Research Projects

Participating in any of our investigations involves a mutually beneficial relationship with the Anxiety & Health Behaviors Lab. Participants will be adequately compensated for their time and efforts devoted to helping us learn more about the nature and treatment of anxiety disorders and related problems. Depending on the study, participants may receive monetary remuneration, comprehensive diagnostic interviews and assessments at no cost, or treatment at no cost.

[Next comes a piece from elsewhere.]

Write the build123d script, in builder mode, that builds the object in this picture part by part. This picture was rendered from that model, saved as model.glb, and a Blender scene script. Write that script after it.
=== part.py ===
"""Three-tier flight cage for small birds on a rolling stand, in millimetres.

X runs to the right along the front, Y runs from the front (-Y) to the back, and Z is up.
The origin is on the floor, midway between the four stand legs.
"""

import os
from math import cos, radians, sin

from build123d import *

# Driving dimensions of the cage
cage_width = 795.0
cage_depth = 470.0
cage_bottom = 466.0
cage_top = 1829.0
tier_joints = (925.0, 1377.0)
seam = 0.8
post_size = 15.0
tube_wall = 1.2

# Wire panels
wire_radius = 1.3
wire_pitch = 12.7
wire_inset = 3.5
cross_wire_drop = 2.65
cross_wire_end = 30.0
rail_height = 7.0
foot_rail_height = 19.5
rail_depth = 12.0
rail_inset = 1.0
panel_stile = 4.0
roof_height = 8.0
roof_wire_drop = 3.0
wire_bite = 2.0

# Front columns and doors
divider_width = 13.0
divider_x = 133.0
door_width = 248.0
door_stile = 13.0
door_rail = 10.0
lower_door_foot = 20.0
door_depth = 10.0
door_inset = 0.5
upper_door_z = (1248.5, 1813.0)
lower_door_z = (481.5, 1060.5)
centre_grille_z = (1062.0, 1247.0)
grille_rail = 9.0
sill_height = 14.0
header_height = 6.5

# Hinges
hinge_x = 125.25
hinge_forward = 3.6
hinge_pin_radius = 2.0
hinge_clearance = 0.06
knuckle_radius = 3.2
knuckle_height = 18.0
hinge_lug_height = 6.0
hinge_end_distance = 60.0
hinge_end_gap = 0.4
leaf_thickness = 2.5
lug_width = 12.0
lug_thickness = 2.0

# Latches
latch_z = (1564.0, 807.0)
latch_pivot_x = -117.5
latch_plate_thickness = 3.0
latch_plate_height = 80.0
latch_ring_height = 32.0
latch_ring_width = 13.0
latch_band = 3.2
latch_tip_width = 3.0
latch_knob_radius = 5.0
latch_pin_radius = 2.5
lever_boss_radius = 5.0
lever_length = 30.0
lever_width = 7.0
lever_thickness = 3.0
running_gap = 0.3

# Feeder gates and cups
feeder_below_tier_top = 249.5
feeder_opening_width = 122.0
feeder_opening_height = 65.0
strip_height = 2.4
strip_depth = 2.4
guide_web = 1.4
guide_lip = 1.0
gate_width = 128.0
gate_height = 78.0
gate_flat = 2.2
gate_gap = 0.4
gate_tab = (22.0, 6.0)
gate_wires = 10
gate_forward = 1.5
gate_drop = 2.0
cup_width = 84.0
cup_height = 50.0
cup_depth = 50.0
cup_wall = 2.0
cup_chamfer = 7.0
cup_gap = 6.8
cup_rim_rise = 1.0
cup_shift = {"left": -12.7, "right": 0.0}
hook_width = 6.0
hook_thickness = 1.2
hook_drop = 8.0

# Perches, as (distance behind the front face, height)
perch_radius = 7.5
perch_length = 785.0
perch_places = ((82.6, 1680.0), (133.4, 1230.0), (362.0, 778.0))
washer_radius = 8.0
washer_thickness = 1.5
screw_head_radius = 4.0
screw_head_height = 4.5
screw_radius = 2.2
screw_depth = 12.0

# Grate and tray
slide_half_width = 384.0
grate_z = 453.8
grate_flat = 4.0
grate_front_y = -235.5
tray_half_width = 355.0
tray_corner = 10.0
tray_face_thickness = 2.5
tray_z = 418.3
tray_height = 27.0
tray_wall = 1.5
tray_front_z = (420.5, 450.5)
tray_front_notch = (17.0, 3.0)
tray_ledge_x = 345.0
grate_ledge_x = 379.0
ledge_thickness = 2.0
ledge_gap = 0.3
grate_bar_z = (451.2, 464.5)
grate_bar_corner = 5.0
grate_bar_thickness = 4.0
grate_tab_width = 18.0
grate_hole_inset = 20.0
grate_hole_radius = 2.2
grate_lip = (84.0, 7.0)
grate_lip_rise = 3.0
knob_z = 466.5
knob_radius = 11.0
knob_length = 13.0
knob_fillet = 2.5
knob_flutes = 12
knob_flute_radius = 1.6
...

For more information about participating in clinical research, we would like to direct you to the following brochures prepared by the National Institutes of Health:

For more questions about participating in any of our investigations, please contact us at


We currently have six active studies. Please review the overview of aims and procedures for each study and determine which study may be the best fit for you.

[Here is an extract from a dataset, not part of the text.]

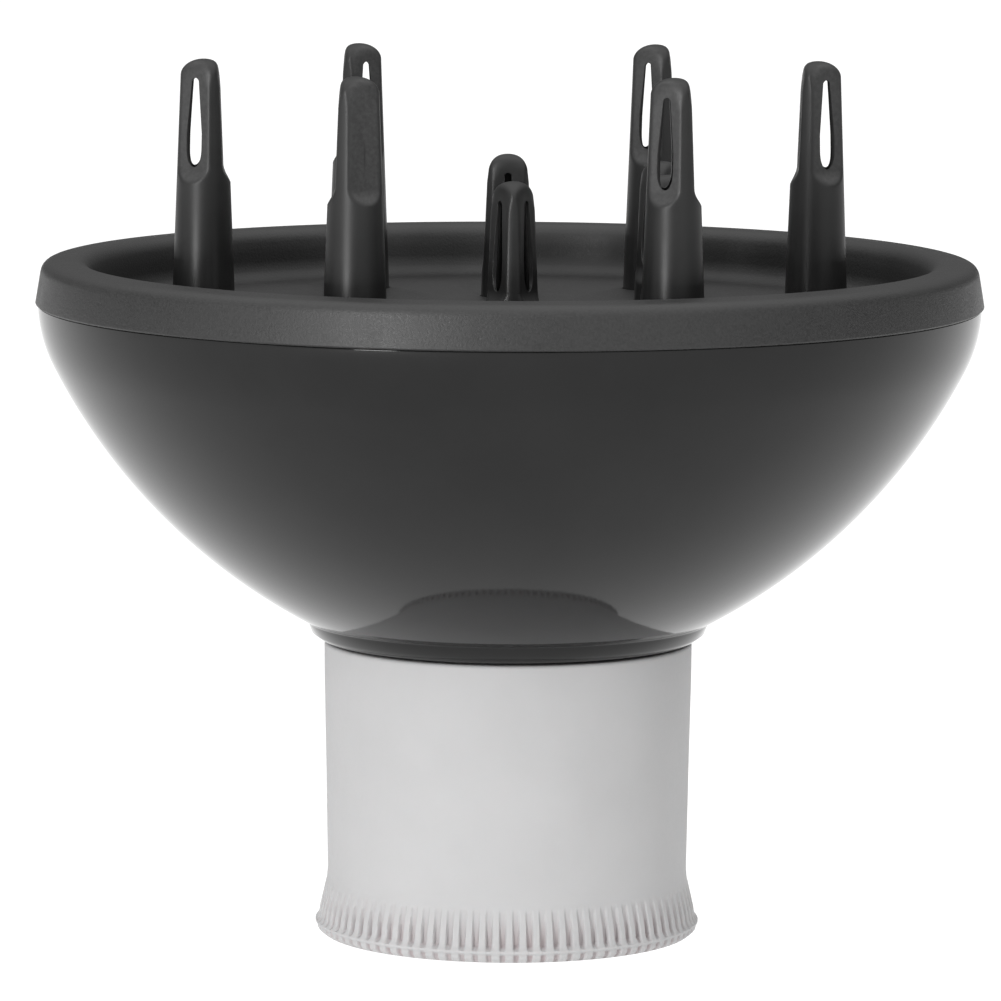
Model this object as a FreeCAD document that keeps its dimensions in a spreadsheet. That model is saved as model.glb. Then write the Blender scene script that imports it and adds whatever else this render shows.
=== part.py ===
"""Hair dryer diffuser: a wide bowl with hollow air fingers and a soft sleeve that grips the dryer's nozzle.

The row frame has its origin on the axis, level with the sleeve's foot. +Z runs up the axis to the finger
tips. Millimetres. Driving sizes are in SIZES, which fills the document's sheet; every sketch and solid is
bound to it.
"""
import FreeCAD, Part
import math
import os
import Sketcher

SIZES = {
    # sleeve that grips the dryer
    "sleeve_top": (49.9, "height of the sleeve's upper edge"),
    "sleeve_radius": (31.2, "outside of the sleeve at its upper edge"),
    "waist_height": (9.8, "where the sleeve starts to flare"),
    "waist_radius": (30.5, "outside of the sleeve at the waist"),
    "lip_height": (1.9, "height of the sleeve's widest ring"),
    "lip_radius": (32.6, "outside of the widest ring"),
    "lip_slope": (0.7, "height of the slope under the widest ring"),
    "lip_land": (0.1, "height of the widest ring above its middle"),
    "lip_step": (1.0, "step from the widest ring to the flare"),
    "flare_curve": (26.0, "radius of the flare"),
    "foot_radius": (31.8, "outside of the sleeve where it stands"),
    "socket_radius": (27.5, "bore that takes the dryer's nozzle"),
    "socket_top": (37.6, "upper end of that bore"),
    "socket_lead": (1.0, "bevel at the mouth of the bore"),
    "seat_radius": (28.4, "sleeve's bore around the swivel ring"),
    "seat_floor": (39.5, "ledge under the swivel ring"),
    "relief_radius": (27.95, "sleeve's bore around the snap bead"),
    "sleeve_round": (0.6, "rounding of the sleeve's upper edge"),
    # swivel ring between bowl and sleeve
    "ring_bore": (27.05, "inside of the swivel ring"),
    "ring_radius": (28.35, "outside of the swivel ring"),
    "ring_bottom": (39.85, "lower face of the swivel ring"),
    "ring_top": (50.3, "upper face of the swivel ring"),
    "ring_bevel": (0.4, "bevel that leads the ring over the bead"),
    # bowl
    "spigot_radius": (27.0, "outside of the bowl's neck"),
    "spigot_bore": (25.2, "inside of the bowl's neck"),
    "spigot_bottom": (38.0, "lower end of the neck"),
    "bead_height": (0.75, "snap bead that keeps the ring on the neck"),
    "bead_slope": (0.7, "length of the bead's lead-in"),
    "bead_land": (0.5, "length of the bead's crest, and of its upper slope"),
    "shoulder_height": (50.5, "flat underside above the ring"),
    "shoulder_radius": (31.9, "outer edge of that underside"),
    "knee_height": (53.4, "lower edge of the bowl's curved side"),
    "knee_radius": (34.1, "radius of that edge"),
    "knee_round": (0.5, "rounding of that edge"),
    "bowl_wall": (2.0, "thickness of the bowl"),
    "belly_curve": (101.0, "radius of the bowl's long curve"),
    "bend_height": (97.0, "where the side turns up to the rim"),
    "bend_radius": (77.0, "radius of the bowl there"),
    "edge_curve": (24.4, "radius of the short curve under the rim"),
    "edge_height": (106.6, "upper edge of the bowl"),
    "edge_radius": (79.6, "outside of the bowl at that edge"),
    "rebate_radius": (77.5, "recess inside the bowl's edge"),
    "rebate_floor": (102.6, "lower end of that recess"),
    "catch_start": (1.0, "foot of the snap catch above the recess's floor"),
    "catch_slope": (0.35, "length of the catch's slopes"),
    "catch_crest": (0.3, "length of the catch's crest on the skirt"),
    "catch_depth": (0.3, "how far the catch stands out of the skirt"),
    "catch_play": (0.05, "how much deeper its groove in the bowl is"),
    # finger plate with its rolled rim
    "rim_radius": (80.0, "widest corner of the rim"),
    "rim_corner": (107.7, "height of that corner"),
    "rim_crest": (114.8, "top of the rim"),
    "rim_gap": (0.15, "parting line between rim and bowl"),
    "rim_width": (10.25, "from the widest corner to the rim's inner wall"),
    "rim_rise": (3.6, "height of the curve from the plate to that wall"),
    "rim_curve": (3.7, "radius of that curve"),
    "rim_lean": (0.95, "how far the inner wall leans out to the crest"),
    "rim_taper": (1.2, "how far the outer face leans in to the crest"),
    "rim_fall": (0.3, "fall of the crest towards the outside"),
    "rim_undercut": (0.35, "how far the outer face steps in to the parting line"),
    "skirt_gap": (0.1, "gap between skirt and recess"),
    "skirt_wall": (1.8, "thickness of the skirt"),
    "plate_top": (105.7, "upper face of the plate"),
    "plate_skin": (2.0, "thickness of plate and rim"),
    "plate_radius": (66.3, "where the plate starts to curve up"),
    "crest_round": (1.4, "rounding of the crest's inner edge"),
    "rim_round": (2.2, "rounding of the rim's outer edge"),
    # fingers
    "tall_ring": (51.7, "circle of the tall fingers"),
    "tall_tip": (148.4, "height of the tall tips"),
    "tall_radius": (3.77, "tall finger's radius at its tip"),
    "tall_foot": (7.2, "tall finger's foot under the plate"),
    "short_ring": (30.0, "circle of the short fingers"),
    "short_tip": (130.3, "height of the short tips"),
    "short_radius": (3.64, "short finger's radius at its tip"),
    "short_foot": (6.6, "short finger's foot under the plate"),
    "finger_draft": (0.0375, "widening of a finger per millimetre of height"),
    "foot_height": (6.0, "space for the feet under the plate"),
    "finger_skin": (1.55, "wall of a finger at its ridges"),
    "flat_depth": (1.1, "how deep the three flats are cut"),
    "flat_length": (20.6, "length of the flats from the tip"),
    "flat_ramp": (2.1, "run-out at the lower end of a flat"),
    "tip_round": (2.5, "rounding of a finger's tip"),
    "window_top": (3.3, "upper end of a window below the tip"),
    "window_end": (18.1, "lower end of a window below the tip"),
    "window_half": (1.25, "half of a window's width"),
    "window_taper": (8.0, "length of a window's narrowing upper part"),
    "window_tail": (3.4, "length of a window's rounded lower end"),
    "tail_curve": (4.6, "radius of that end"),
    "crown_rise": (0.9, "end of the bore above a window's upper end"),
    "crown_bevel": (0.6, "bevel of the bore's end"),
    # retainer, its screws and the air spreader
    "retainer_radius": (61.0, "outside of the retainer"),
    "retainer_skin": (2.0, "thickness of the retainer"),
    "tall_air": (3.9, "air hole under a tall finger"),
    "short_air": (3.3, "air hole under a short finger"),
    "boss_ring": (46.0, "circle of the retainer's screws"),
    "boss_radius": (3.0, "screw boss"),
    "pilot_radius": (1.05, "hole in a boss"),
    "screw_clear": (1.45, "screw hole through the retainer"),
    "shank_radius": (1.0, "screw shank"),
    "head_radius": (2.4, "screw head"),
    "head_height": (1.6, "screw head's height"),
    "screw_length": (7.0, "shank below the head"),
    "slot_width": (0.7, "width of the slot in a head"),
    "slot_depth": (0.5, "depth of that slot"),
    "post_ring": (14.0, "circle of the spreader's posts"),
    "post_radius": (3.0, "spreader's post"),
    "spreader_radius": (22.0, "outside of the spreader's dish"),
    "spreader_rim": (76.0, "height of the dish's edge"),
    "spreader_nose": (69.0, "height of the dish's lowest point"),
    "spreader_skin": (1.8, "thickness of the dish"),
    "spreader_flat": (6.0, "radius of the dish's middle"),
    "spreader_dip": (0.2, "rise of that middle to its edge"),
    "spreader_curve": (60.0, "radius of the dish's curve"),
    # clearances
    "ease": (0.05, "gap between pieces that are clamped together"),
    "slip": (0.2, "gap around a finger in its hole"),
    "bite": (0.1, "how far solids that become one reach into each other"),
}
FINGERS_PER_RING = 6
POSTS = 3
FLATS = 3
HALF_STEP = 180.0 / FINGERS_PER_RING    # turn from a tall finger to the short finger beside it
SHUT_WINDOW = ("tall", 5)               # finger that is moulded shut in one of its flats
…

CO2 Reactivity as a Biomarker of Non-response to Exposure-Based Therapy

Sponsor: National Institute of Mental Health
Objective: Cognitive behavior therapy (CBT) is an effective treatment for anxiety and fear-related disorders. However, some patients fail to achieve complete remission or show a return of anxiety symptoms following treatment. The purpose of the study is to determine the extent to which one’s emotional reaction to a CO2 inhalation task can help predict who might or might not respond to therapy. If CO2 reactivity proves to be successful in predicting who will benefit from CBT versus who will not, clinicians can make better decisions about which patients should be treated with CBT.
Clinical Trials Registry: Click here.
Status: This study is currently recruiting participants.
IRB Protocol: 2016-09-0150

Community-based Smoking Cessation Treatment for Adults With High Stress Sensitivity. (STEP3)

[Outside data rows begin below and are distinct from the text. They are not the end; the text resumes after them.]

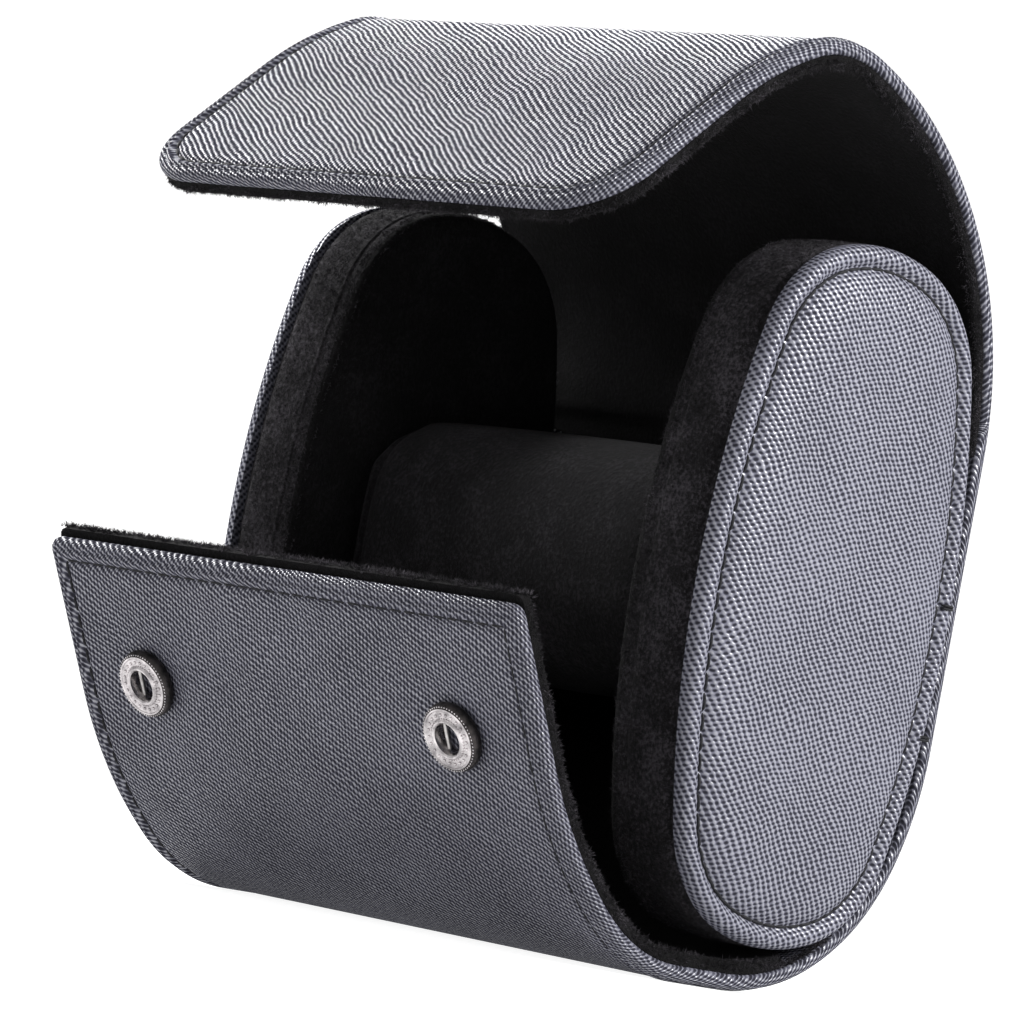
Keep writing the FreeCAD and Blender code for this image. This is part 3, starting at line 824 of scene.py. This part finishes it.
def grow_profile(disc, steps):
    """Inset and lift the last face of a disc through steps of (drop, height) in mm."""
    begin(disc)
    bpy.ops.mesh.select_mode(type="FACE")
    bpy.ops.mesh.select_all(action="SELECT")
    last_drop, last_high = steps[0]
    for drop, high in steps[1:]:
        if abs(drop - last_drop) < 1e-6:
            bpy.ops.mesh.extrude_region_shrink_fatten(
                TRANSFORM_OT_shrink_fatten={"value": (high - last_high) * MM})
        else:
            bpy.ops.mesh.inset(thickness=abs(drop - last_drop) * MM,
                               depth=(high - last_high) * MM, use_outset=drop < last_drop)
        last_drop, last_high = drop, high
    done()
    # An outset does nothing to a face with no neighbours, so each ring goes to its own drop.
    rows = places(disc)
    gone, drop = oval_place(rows[:, 1] / MM - PAD_Y, rows[:, 2] / MM - PAD_Z)
    drops, heights = np.transpose(steps)
    lost = np.append(0, np.cumsum(np.maximum(0, -np.diff(drops))))
    ring = np.hypot(drop[:, None] - drops - lost,
                    np.abs(rows[:, :1]) / MM - np.abs(heights)).argmin(1)
    ways = np.array([round_oval(part)[1] for part in gone])
    rows[:, 1:] += ways * (drop - drops[ring])[:, None] * MM
    put(disc, rows)


print("oval is", round(AROUND, 1), "mm round")

# %% [markdown]
# ## Leather faces of the end pads
# Each end is closed by a padded leather face. Its rim is a roll of leather over cord, then
# comes a valley where the stitches pull the leather into small puckers, and then the padding
# swells. A disc is stepped inwards along that profile and the valley is puckered after.

# %% Pad faces
RIM_BACK, RIM_SIDE, RIM_CREST = 50.3, 51.5, 53.7
STITCH_DROP, STITCH_X = 3.7, 52.85
DOME = ((4.0, 53.05), (4.35, 53.35), (4.9, 53.7), (5.8, 54.12), (7.2, 54.55), (9.2, 54.95),
        (12.0, 55.2), (15.5, 55.35), (19.5, 55.4))
ROLL_STEPS, ROLL_SWEEP = 9, math.radians(143)
ROLL_NARROW, ROLL_FULL = 0.97, 0.9   # the roll is a little narrower and fuller than an arc
PUCKER, PUCKER_WIDE = 0.22, 0.9

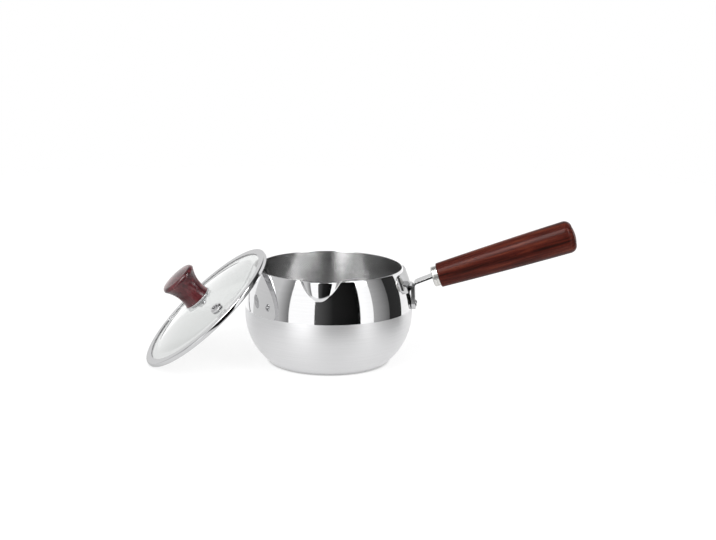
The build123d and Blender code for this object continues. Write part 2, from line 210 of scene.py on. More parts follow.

Sponsor: National Cancer Institute
Objective: Cigarette smoking is the leading cause of preventable death in the United States, contributing to over 480,000 deaths each year or about 1 of every 5 deaths. Though approximately 70% of current adult smokers are motivated to quit , and significant strides have been made in the development of effective smoking cessation treatments, most established interventions are associated with relatively low long-term abstinence rates (15-35%). The purpose of the study is to determine the efficacy of an aerobic exercise based smoking cessation intervention in people with high anxiety sensitivity. Participants will be assigned a personal trainer at the YMCA to assist with intervention adherence, receive Nicotine Replacement Therapy in the form of patches, and counseling through the Texas Tobacco Quitline.
IRB Protocol: 2016-12-0049

Tobacco Cessation Following Psychiatric Hospitalization

Sponsor: Cancer Prevention and Research Institute of Texas
Objective: Cigarette smoking is the leading cause of death and disability in the United States. People with psychiatric disorders consume almost half (44.3%) of all cigarettes smoked in the U.S. Effective quit smoking treatments for people with psychiatric disorders are sorely needed. Our aims in the current project are to develop and test an iPad tablet, motivational counseling intervention that does not require a trained professional counselor. Our goal is to conduct a clinical study to evaluate the effectiveness of this iPad-based, Sustained Care intervention for smokers engaged in psychiatric hospitalization, by comparing it to the brief advice to quit smoking that is part of usual hospital care. Those who receive the iPad intervention will also be provided with quit smoking resources (Texas Tobacco Quitline referral and nicotine patches) upon hospital discharge.